The result is a binary image whose cutoff moves with the local brightness across the frame. Bright regions get a high cutoff, dim regions get a low cutoff, and a foreground pixel that is locally brighter than its neighbours matches whether it sits in a bright region or a dim one – which is exactly the behaviour a single global threshold could not produce on an unevenly-lit image.

img.mean(3, threshold=True, offset=5)

The offset parameter is where the application controls how strict the test is. A small positive offset demands that the source pixel be measurably brighter than its neighbours before counting as a match, which suppresses sensor-noise false positives at the cost of dropping faint foreground. A small negative offset catches faint foreground at the cost of letting some noise through. The choice depends on what the rest of the pipeline is going to do with the binary output.

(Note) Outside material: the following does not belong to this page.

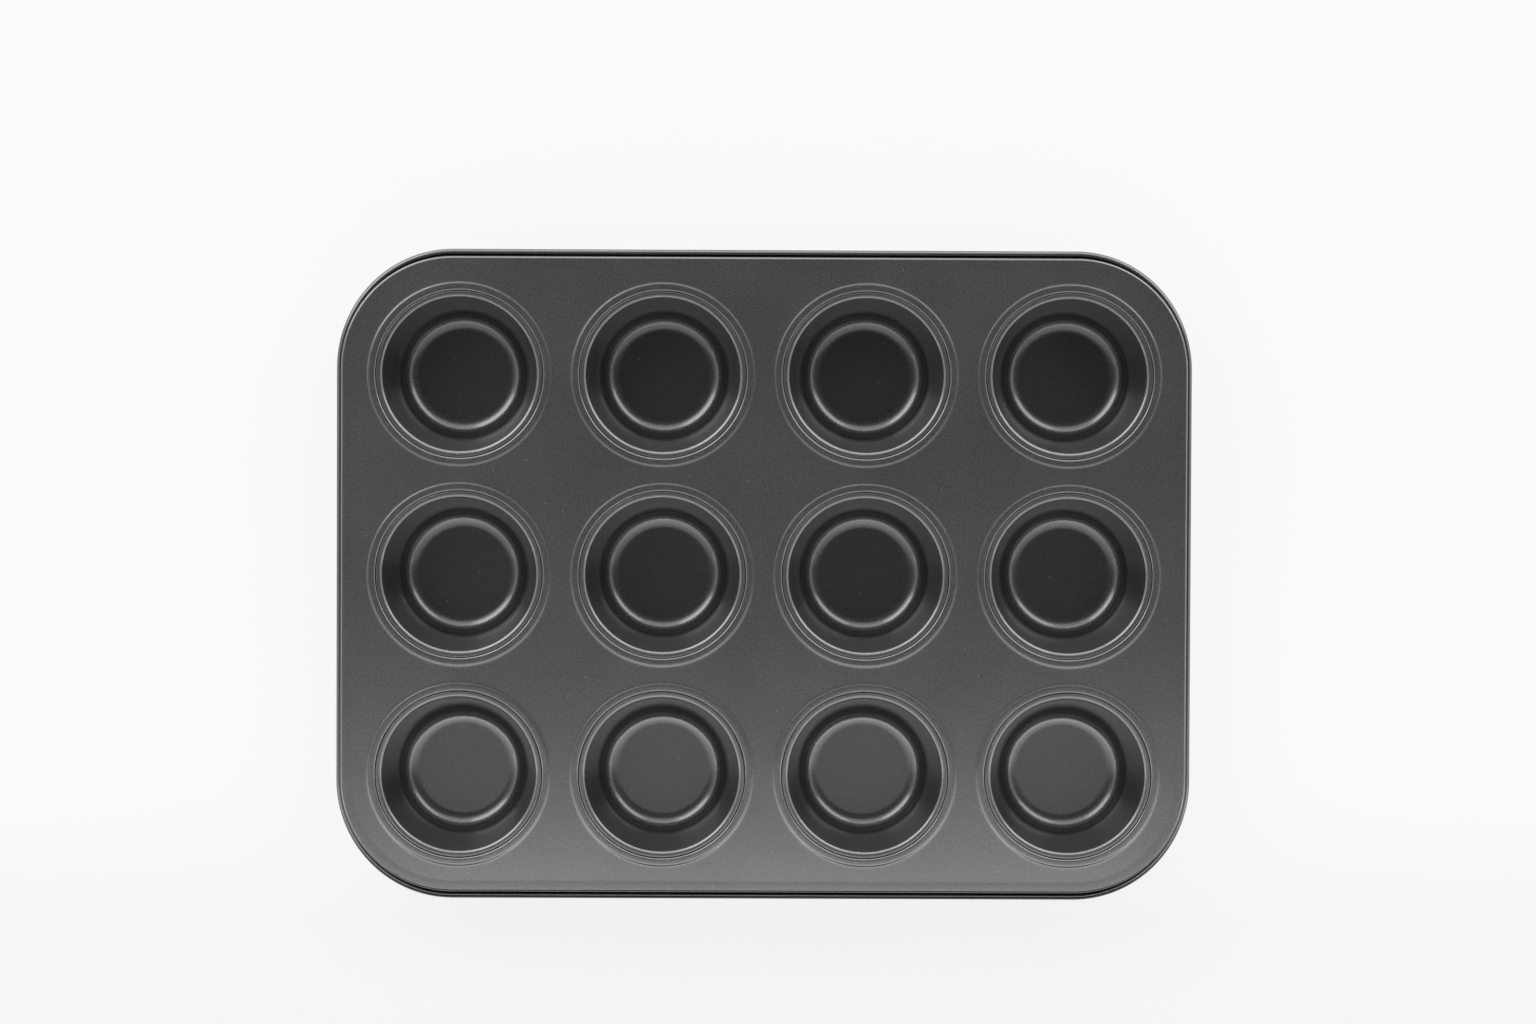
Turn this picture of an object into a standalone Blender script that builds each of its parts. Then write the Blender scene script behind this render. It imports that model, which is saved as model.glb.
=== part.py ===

Three image panels in a row. The first is an input grayscale frame with a brightness gradient and foreground marks scattered across at uniform darkness. The second panel shows a global threshold applied to it: the foreground is correctly classified on the bright side, but the entire dark side reads as foreground because page and foreground both fall below the cutoff. The third panel shows an adaptive threshold applied to the same input: the foreground is correctly classified across the whole frame.

Under uneven illumination, a single global threshold cannot describe the foreground at every position. A neighbourhood filter run with threshold=True produces a cutoff that moves with the local brightness and classifies the foreground correctly across the whole frame.

The filter family runs the adaptive threshold, so picking the right filter matters: mean() for the cheapest adaptive threshold, median() when the input has salt-and-pepper noise the filter should reject before computing the local cutoff.